Building your first voice bot

Bot-building for voice is very similar to developing for text interfaces, but there are some nuances to pay attention to. This tutorial will show you some of the basic concepts of building for voice. More advanced details are discussed later.

Responding to an invocation

Begin by creating a new bot and connecting it to Actions on Google.

Open Bot Studio and create a new flow. Set the trigger type to start_voice_chat. This ensures this flow will be triggered whenever the bot is invoked without any parameters (e.g. "Okay Google, talk to MyBot").

Copy/paste this code into the flow and click Save.

states:
    say_hi:
        component: meya.text
        properties:
            text: "Hello, World!"

In the Actions on Google simulator, try saying Talk to <APP_NAME>.

In the image above you can see that the Google Assistant understand the input and called the bot. The bot's hello_world flow was launched because we used the start_voice_chat trigger.

You can see Hello, World! printed to the screen twice. The first represents what the user will hear, while the second is the text that will be displayed. You may not always want these to be the same. By default, your bot will speak whatever text is in the text field for any component that supports the text property. You can customize the spoken phrase by setting the speech property. Let's try that now.

After adding the speech field, your code should look like this:

states:
    say_hi:
        component: meya.text
        properties:
            text: "Hello, World!"
            speech: "It's a beautiful world!"

Save your work and go back to the simulator. Try invoking the bot again.

You should hear the bot say It's a beautiful world! and print Hello, World!.

📘
More often you'll use the speech field to clarify how the bot should pronounce words, acronyms, numbers, dates, as well as specifying things like emphasis and breath pauses using Speech Synthesis Markup Language (SSML).
For more information, check out the Actions on Google SSML reference.

Handling input

Try adding a meya.input_string component. Your code should look like this:

states:
    say_hi:
        component: meya.text
        properties:
            text: "Hello, World!"
    
    get_name:
        component: meya.input_string
        properties:
            text: "What's your name, friend?"
            output: name
            scope: user
    
    say_name:
        component: meya.text
        properties:
            text: "{{ user.name }} is a great name!"

Now let's see it in action.

Triggering specific flows

Let's add another flow.
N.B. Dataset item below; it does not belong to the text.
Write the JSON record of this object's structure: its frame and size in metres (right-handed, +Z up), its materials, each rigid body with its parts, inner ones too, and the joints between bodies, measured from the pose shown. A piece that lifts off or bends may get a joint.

Instead of using the start_voice_chat trigger, we'll specify a keyword phrase that will start a trivia game.

Create a new flow and copy/paste this code:

states:
    say_ready:
        component: meya.input_string
        properties:
            text: "Hi there! Let's play a game. Ready?"
            
    get_answer:
        component: meya.input_cms
        properties:
            text: "What's the capital of Canada?"
            space: "trivia"
            key: "capital"
            language: "en"
            error_message: "Incorrect. Try again."
            require_match: true
        transitions:
            capital: answer
            
    say_correct:
        component: meya.text
        properties:
            text: "Correct, {{ flow.value }} is the capital of Canada."
        return: true

Set the trigger type to keyword and play a game as the keyword value. Click OK.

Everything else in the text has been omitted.